◆ **Objective**: Restate the whole listing exactly.

◆ **Source excerpt**:
• • • • •
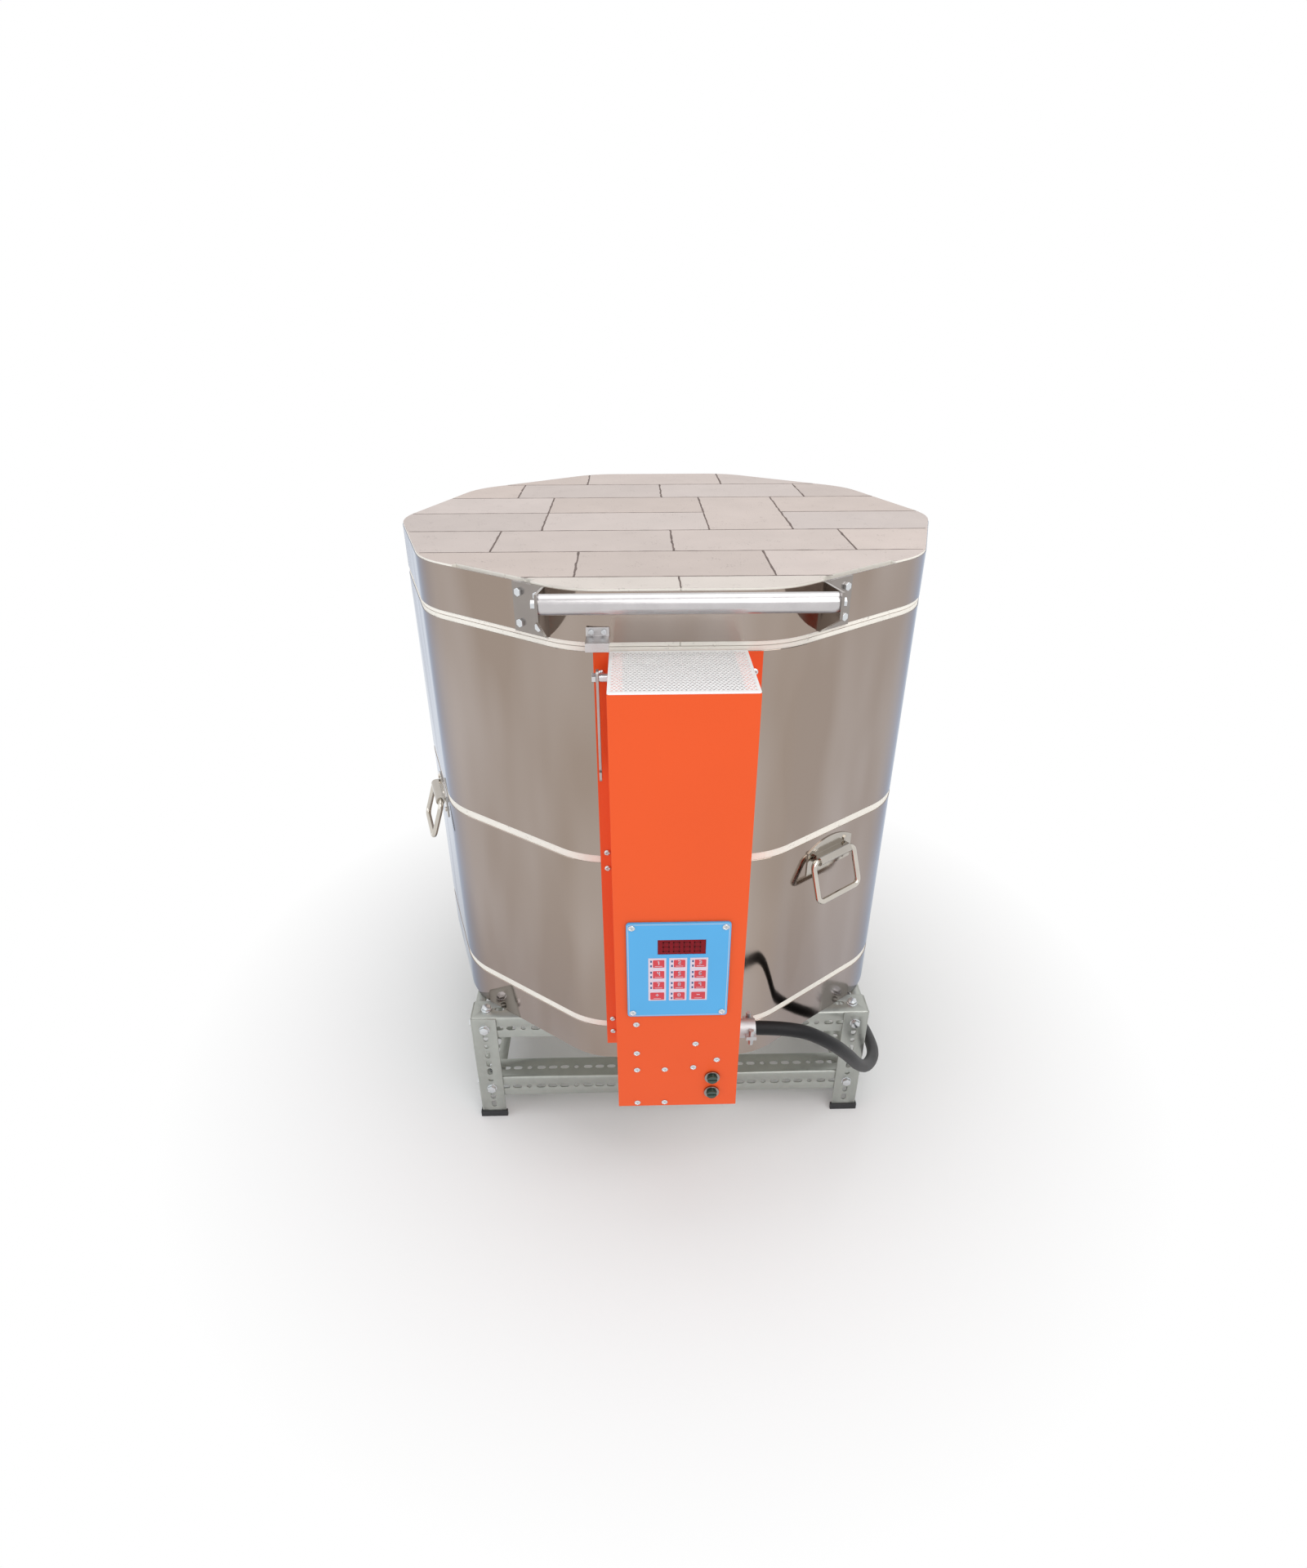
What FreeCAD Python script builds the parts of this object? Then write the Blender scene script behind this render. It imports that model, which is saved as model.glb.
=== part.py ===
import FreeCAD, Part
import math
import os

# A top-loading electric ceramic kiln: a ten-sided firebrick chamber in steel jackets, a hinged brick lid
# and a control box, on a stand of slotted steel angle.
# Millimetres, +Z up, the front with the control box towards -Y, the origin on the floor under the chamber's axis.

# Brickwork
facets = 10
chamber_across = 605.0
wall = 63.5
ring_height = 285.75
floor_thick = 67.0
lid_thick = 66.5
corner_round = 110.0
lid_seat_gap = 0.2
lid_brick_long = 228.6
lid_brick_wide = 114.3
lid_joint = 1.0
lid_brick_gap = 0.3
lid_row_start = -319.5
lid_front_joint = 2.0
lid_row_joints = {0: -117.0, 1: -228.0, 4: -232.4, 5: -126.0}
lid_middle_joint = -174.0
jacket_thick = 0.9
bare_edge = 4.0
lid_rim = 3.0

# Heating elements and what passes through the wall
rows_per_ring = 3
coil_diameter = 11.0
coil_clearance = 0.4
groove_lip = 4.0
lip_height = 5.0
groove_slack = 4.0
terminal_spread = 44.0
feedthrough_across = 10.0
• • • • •
◆ **Task result**:
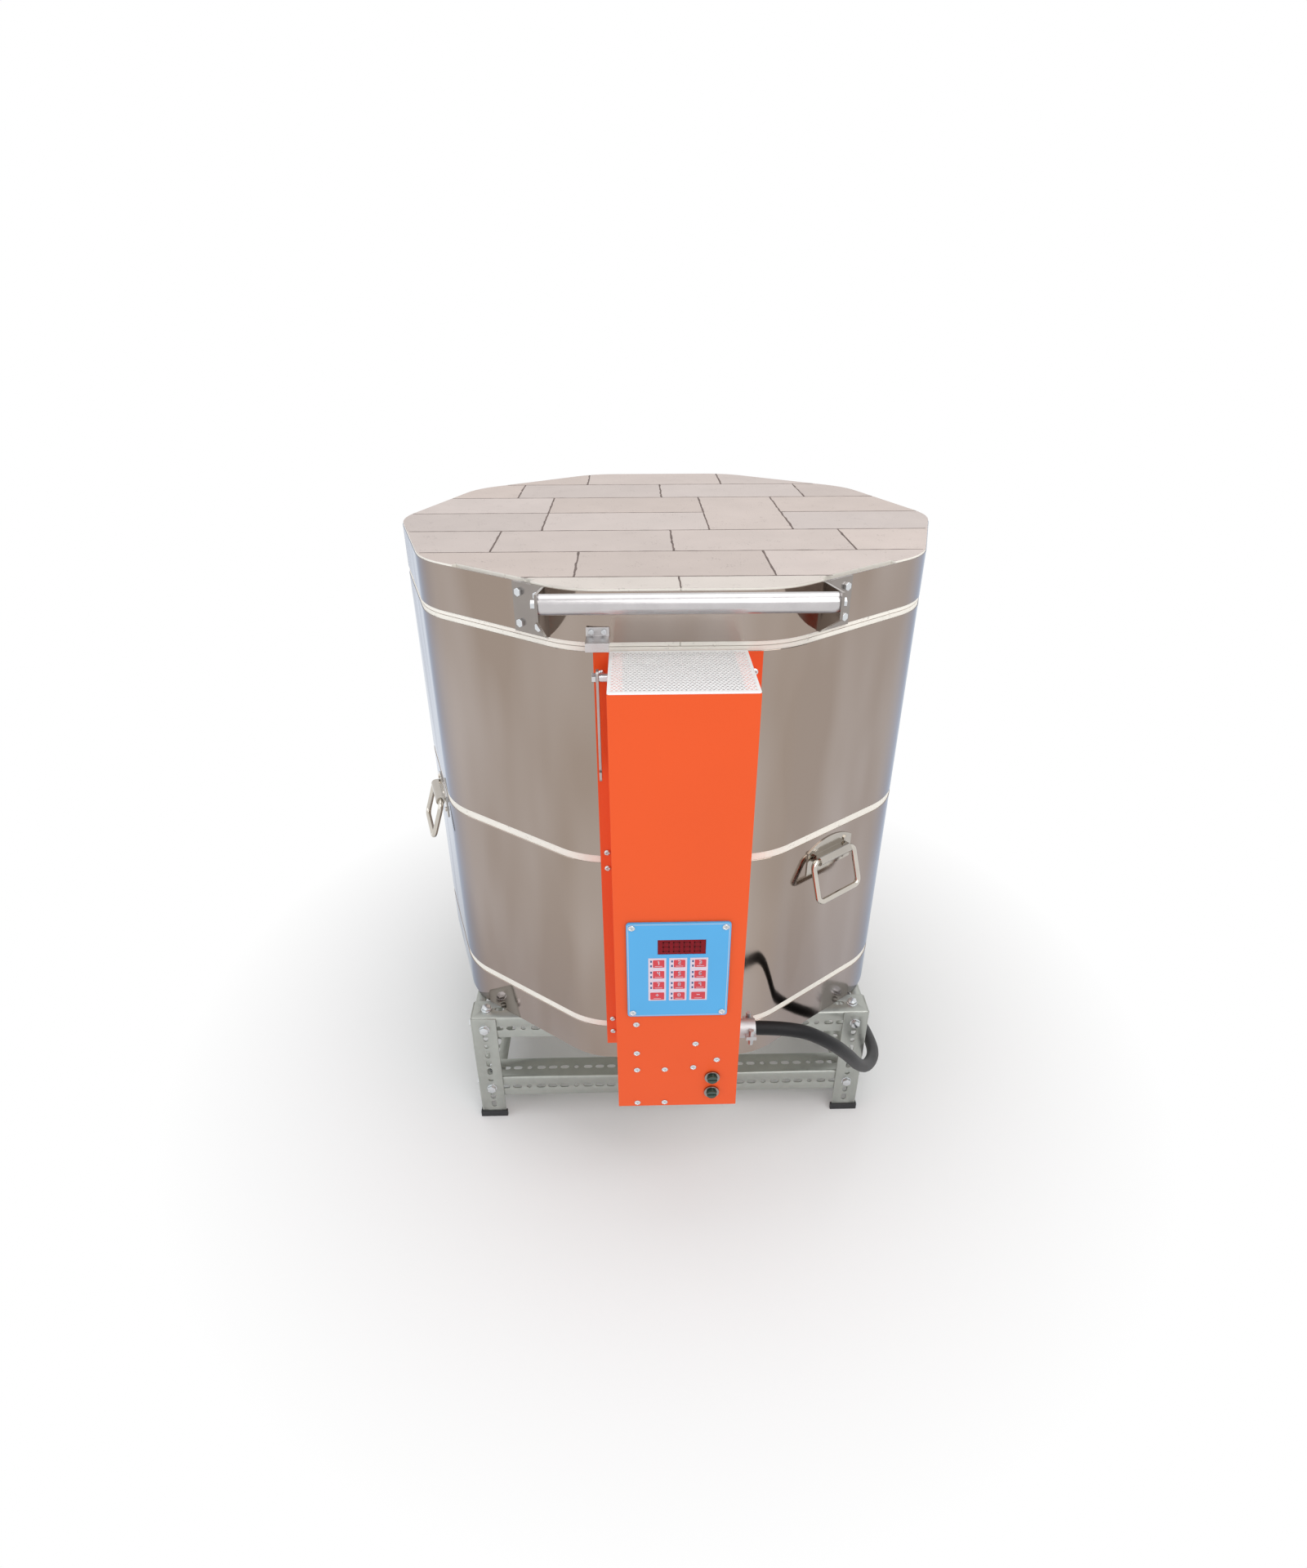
What FreeCAD Python script builds the parts of this object? Then write the Blender scene script behind this render. It imports that model, which is saved as model.glb.
=== part.py ===
import FreeCAD, Part
import math
import os

# A top-loading electric ceramic kiln: a ten-sided firebrick chamber in steel jackets, a hinged brick lid
# and a control box, on a stand of slotted steel angle.
# Millimetres, +Z up, the front with the control box towards -Y, the origin on the floor under the chamber's axis.

# Brickwork
facets = 10
chamber_across = 605.0
wall = 63.5
ring_height = 285.75
floor_thick = 67.0
lid_thick = 66.5
corner_round = 110.0
lid_seat_gap = 0.2
lid_brick_long = 228.6
lid_brick_wide = 114.3
lid_joint = 1.0
lid_brick_gap = 0.3
lid_row_start = -319.5
lid_front_joint = 2.0
lid_row_joints = {0: -117.0, 1: -228.0, 4: -232.4, 5: -126.0}
lid_middle_joint = -174.0
jacket_thick = 0.9
bare_edge = 4.0
lid_rim = 3.0

# Heating elements and what passes through the wall
rows_per_ring = 3
coil_diameter = 11.0
coil_clearance = 0.4
groove_lip = 4.0
lip_height = 5.0
groove_slack = 4.0
terminal_spread = 44.0
feedthrough_across = 10.0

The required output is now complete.